[THE TASK]
In the entries below, the lines from the one with "Keep writing the" through the one with "[[0, 161, 1.5], [0, 1, 0]]];" are to be copied exactly; both ends count.

[START OF PROVIDED MATERIAL]

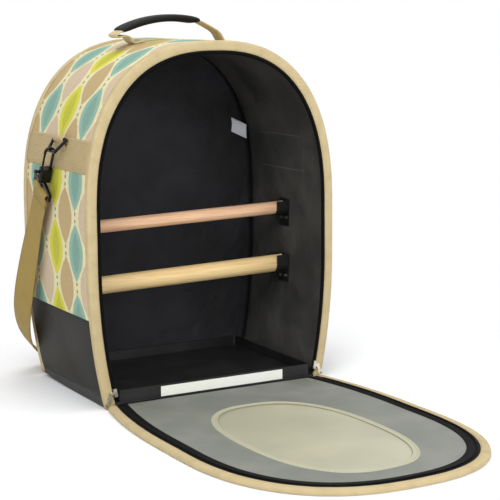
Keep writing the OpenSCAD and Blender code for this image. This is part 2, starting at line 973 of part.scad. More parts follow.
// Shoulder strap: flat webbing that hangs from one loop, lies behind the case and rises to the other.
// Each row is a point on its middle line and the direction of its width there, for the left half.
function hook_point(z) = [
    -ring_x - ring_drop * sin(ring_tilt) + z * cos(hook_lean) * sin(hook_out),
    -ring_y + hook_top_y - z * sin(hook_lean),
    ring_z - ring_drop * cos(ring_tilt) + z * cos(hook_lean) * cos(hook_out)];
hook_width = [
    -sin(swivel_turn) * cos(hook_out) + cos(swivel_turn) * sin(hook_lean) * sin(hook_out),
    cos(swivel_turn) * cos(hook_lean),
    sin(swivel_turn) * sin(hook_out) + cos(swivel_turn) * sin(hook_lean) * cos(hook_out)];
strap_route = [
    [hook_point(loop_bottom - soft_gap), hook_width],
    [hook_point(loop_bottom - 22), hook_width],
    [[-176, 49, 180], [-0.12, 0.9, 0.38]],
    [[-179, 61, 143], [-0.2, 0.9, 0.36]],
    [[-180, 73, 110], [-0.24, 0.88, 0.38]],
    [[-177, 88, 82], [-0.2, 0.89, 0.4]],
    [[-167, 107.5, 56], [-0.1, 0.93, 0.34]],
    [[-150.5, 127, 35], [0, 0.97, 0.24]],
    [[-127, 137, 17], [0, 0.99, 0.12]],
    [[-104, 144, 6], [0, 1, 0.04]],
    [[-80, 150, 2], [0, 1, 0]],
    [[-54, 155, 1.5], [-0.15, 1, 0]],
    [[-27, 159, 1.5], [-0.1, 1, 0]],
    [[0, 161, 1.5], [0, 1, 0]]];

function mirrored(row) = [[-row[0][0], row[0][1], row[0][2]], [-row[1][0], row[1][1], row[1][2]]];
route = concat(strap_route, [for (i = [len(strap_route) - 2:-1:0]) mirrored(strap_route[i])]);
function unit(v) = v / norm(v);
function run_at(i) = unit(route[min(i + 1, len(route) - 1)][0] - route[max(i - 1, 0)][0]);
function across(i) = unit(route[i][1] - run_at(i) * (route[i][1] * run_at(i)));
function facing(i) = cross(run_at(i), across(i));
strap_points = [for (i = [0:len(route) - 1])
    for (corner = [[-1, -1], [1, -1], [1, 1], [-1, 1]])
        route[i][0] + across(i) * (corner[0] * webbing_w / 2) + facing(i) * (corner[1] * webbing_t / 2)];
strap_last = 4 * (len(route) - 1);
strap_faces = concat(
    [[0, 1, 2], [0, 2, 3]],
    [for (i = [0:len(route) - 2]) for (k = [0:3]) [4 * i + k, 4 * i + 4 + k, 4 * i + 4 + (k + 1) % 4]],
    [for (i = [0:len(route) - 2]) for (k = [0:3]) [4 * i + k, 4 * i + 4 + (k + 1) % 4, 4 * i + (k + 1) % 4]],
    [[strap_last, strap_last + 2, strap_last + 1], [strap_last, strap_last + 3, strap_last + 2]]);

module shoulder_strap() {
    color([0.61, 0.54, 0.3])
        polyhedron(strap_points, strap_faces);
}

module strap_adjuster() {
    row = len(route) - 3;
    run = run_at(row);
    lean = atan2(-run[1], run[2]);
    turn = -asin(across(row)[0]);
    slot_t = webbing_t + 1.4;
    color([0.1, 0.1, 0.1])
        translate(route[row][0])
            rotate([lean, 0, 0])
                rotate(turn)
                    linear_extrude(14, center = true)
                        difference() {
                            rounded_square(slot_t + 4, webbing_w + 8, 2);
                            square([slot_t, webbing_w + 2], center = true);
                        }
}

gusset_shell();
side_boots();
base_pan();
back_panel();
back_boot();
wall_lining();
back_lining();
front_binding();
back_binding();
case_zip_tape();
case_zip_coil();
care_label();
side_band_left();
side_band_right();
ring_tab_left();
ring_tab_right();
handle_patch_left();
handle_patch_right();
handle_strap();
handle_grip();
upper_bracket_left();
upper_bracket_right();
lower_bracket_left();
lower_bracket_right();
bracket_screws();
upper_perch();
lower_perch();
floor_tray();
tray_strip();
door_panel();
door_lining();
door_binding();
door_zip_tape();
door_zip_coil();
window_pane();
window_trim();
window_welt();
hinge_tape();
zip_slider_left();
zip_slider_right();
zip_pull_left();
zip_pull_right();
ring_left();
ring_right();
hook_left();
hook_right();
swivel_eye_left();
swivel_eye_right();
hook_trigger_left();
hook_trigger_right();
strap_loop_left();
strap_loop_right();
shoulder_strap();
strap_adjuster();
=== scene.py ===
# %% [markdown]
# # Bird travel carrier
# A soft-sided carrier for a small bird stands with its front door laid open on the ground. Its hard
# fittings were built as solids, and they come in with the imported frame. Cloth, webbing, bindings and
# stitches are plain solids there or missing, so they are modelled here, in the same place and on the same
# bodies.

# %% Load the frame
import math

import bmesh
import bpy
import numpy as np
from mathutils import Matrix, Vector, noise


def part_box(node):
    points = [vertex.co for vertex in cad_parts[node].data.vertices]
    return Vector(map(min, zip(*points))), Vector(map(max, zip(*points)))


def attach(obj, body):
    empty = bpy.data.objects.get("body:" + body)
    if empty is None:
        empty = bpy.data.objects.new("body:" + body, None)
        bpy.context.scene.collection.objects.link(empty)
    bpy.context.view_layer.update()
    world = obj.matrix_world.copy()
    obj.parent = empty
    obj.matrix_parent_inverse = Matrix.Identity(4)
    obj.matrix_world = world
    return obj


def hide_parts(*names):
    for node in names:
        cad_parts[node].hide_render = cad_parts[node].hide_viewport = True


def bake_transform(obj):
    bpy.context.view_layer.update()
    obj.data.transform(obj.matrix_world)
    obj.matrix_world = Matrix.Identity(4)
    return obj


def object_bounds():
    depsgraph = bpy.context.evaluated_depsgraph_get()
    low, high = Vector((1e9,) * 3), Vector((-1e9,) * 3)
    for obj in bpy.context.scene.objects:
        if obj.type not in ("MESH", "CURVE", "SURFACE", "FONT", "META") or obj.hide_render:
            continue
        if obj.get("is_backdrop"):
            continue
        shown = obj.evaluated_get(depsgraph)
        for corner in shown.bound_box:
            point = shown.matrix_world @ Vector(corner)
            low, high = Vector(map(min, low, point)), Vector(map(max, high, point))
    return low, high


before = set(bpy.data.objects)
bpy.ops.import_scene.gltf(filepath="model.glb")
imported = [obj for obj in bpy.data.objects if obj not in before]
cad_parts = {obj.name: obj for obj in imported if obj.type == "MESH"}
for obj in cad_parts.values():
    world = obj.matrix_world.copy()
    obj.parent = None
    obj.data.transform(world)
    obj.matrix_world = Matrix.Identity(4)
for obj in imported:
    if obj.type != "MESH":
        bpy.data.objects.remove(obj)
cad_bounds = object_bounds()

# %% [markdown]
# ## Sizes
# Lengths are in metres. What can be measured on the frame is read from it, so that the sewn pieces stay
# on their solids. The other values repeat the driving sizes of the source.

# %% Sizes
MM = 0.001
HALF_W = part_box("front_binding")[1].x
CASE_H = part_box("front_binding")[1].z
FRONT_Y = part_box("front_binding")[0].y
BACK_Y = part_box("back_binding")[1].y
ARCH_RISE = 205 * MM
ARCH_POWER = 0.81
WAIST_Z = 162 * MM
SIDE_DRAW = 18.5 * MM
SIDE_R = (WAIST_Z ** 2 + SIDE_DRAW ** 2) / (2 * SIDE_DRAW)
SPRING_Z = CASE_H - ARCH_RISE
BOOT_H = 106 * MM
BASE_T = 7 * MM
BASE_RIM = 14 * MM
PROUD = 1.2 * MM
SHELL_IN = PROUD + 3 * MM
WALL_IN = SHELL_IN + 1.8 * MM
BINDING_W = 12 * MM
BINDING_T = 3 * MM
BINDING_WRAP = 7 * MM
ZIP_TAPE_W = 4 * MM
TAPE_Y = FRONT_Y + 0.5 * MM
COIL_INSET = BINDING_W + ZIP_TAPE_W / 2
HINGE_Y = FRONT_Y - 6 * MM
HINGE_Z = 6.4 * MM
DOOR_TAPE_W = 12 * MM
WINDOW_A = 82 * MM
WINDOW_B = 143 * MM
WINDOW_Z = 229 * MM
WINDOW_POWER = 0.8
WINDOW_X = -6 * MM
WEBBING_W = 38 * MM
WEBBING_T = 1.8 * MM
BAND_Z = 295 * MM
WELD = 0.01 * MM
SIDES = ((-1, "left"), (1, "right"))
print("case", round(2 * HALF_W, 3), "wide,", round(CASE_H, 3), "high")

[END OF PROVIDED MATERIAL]
[START OF PROVIDED MATERIAL]

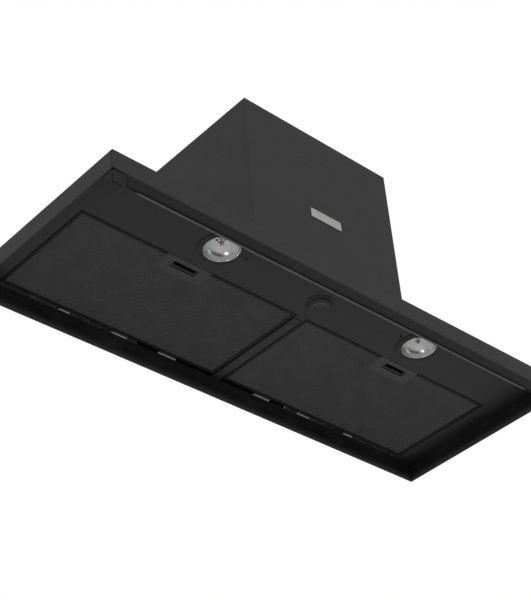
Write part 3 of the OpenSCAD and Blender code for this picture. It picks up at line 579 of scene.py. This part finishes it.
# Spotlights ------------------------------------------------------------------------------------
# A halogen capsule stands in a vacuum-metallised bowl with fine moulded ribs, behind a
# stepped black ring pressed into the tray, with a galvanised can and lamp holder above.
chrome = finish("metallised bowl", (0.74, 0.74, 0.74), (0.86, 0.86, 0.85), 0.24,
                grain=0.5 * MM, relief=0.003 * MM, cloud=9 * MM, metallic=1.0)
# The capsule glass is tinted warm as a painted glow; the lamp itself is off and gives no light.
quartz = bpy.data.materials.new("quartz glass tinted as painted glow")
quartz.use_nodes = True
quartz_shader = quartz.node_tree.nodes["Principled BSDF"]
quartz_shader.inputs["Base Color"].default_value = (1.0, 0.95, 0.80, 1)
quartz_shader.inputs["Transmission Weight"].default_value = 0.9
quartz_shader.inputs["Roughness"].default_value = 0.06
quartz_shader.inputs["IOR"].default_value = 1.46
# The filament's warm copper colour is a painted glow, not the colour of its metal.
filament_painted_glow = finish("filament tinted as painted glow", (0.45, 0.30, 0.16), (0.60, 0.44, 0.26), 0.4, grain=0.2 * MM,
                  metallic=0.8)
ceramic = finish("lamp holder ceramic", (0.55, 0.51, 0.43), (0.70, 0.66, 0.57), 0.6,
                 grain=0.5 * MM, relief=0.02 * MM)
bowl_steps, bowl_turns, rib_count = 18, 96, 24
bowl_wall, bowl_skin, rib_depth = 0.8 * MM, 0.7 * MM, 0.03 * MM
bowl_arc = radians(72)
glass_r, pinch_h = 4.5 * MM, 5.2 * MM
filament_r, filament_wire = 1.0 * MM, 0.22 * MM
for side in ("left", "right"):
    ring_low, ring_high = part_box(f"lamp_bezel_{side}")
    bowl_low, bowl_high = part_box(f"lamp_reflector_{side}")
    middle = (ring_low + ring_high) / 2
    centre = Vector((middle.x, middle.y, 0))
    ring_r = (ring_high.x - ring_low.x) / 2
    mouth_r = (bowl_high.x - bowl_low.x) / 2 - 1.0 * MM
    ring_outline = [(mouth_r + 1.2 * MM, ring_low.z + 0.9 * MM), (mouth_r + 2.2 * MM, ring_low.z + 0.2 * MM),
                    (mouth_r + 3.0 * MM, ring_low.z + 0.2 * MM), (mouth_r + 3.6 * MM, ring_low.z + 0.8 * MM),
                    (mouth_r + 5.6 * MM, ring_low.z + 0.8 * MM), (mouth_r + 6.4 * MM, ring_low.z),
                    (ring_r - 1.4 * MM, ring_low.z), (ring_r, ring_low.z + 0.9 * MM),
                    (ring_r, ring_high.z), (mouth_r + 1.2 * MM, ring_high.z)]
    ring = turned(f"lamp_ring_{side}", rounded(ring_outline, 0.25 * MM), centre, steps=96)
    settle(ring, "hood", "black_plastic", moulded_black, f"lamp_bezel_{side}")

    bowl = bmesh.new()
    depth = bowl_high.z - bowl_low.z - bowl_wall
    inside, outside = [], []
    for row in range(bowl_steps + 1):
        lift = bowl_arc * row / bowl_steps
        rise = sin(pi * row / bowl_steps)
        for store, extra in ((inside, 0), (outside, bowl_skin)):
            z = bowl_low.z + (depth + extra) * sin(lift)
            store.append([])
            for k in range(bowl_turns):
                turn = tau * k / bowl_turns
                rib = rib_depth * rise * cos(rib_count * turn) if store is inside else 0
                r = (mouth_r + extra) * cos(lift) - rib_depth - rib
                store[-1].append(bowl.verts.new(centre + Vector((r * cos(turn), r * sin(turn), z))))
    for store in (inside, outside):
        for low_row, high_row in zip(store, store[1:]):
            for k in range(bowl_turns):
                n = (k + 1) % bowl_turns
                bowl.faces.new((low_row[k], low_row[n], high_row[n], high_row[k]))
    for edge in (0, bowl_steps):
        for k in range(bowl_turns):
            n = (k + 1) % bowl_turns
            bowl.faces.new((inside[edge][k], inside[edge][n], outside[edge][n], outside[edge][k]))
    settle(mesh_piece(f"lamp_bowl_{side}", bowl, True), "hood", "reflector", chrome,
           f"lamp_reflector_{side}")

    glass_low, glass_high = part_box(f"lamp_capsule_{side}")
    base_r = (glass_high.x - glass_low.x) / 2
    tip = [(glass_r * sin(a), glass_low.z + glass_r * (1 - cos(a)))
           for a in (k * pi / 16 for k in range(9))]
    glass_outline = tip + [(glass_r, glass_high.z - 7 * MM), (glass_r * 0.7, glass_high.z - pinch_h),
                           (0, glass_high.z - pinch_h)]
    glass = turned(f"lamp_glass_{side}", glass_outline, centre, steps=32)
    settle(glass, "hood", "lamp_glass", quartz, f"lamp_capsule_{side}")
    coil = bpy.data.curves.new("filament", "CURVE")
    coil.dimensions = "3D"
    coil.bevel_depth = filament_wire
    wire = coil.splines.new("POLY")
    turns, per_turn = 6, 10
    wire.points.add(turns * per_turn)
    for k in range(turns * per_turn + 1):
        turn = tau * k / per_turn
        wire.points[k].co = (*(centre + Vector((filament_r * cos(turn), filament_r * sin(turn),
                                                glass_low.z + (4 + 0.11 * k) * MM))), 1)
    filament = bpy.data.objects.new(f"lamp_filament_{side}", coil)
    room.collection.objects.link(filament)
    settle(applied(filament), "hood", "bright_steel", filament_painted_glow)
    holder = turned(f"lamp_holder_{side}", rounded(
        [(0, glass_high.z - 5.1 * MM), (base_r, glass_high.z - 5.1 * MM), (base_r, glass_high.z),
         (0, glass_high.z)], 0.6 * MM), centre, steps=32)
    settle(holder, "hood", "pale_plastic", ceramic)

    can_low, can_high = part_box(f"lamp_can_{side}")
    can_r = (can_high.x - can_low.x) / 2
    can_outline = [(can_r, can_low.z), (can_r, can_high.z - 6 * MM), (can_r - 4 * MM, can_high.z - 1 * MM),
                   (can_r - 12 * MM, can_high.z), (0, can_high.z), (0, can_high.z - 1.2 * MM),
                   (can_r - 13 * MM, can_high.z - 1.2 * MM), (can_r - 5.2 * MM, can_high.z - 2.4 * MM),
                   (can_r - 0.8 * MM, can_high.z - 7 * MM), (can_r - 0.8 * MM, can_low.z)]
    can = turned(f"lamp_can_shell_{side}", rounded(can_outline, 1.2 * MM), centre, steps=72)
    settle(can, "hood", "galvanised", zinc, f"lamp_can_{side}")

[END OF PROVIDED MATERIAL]

[RESPONSE TO THE EXERCISE]
Keep writing the OpenSCAD and Blender code for this image. This is part 2, starting at line 973 of part.scad. More parts follow.
// Shoulder strap: flat webbing that hangs from one loop, lies behind the case and rises to the other.
// Each row is a point on its middle line and the direction of its width there, for the left half.
function hook_point(z) = [
    -ring_x - ring_drop * sin(ring_tilt) + z * cos(hook_lean) * sin(hook_out),
    -ring_y + hook_top_y - z * sin(hook_lean),
    ring_z - ring_drop * cos(ring_tilt) + z * cos(hook_lean) * cos(hook_out)];
hook_width = [
    -sin(swivel_turn) * cos(hook_out) + cos(swivel_turn) * sin(hook_lean) * sin(hook_out),
    cos(swivel_turn) * cos(hook_lean),
    sin(swivel_turn) * sin(hook_out) + cos(swivel_turn) * sin(hook_lean) * cos(hook_out)];
strap_route = [
    [hook_point(loop_bottom - soft_gap), hook_width],
    [hook_point(loop_bottom - 22), hook_width],
    [[-176, 49, 180], [-0.12, 0.9, 0.38]],
    [[-179, 61, 143], [-0.2, 0.9, 0.36]],
    [[-180, 73, 110], [-0.24, 0.88, 0.38]],
    [[-177, 88, 82], [-0.2, 0.89, 0.4]],
    [[-167, 107.5, 56], [-0.1, 0.93, 0.34]],
    [[-150.5, 127, 35], [0, 0.97, 0.24]],
    [[-127, 137, 17], [0, 0.99, 0.12]],
    [[-104, 144, 6], [0, 1, 0.04]],
    [[-80, 150, 2], [0, 1, 0]],
    [[-54, 155, 1.5], [-0.15, 1, 0]],
    [[-27, 159, 1.5], [-0.1, 1, 0]],
    [[0, 161, 1.5], [0, 1, 0]]];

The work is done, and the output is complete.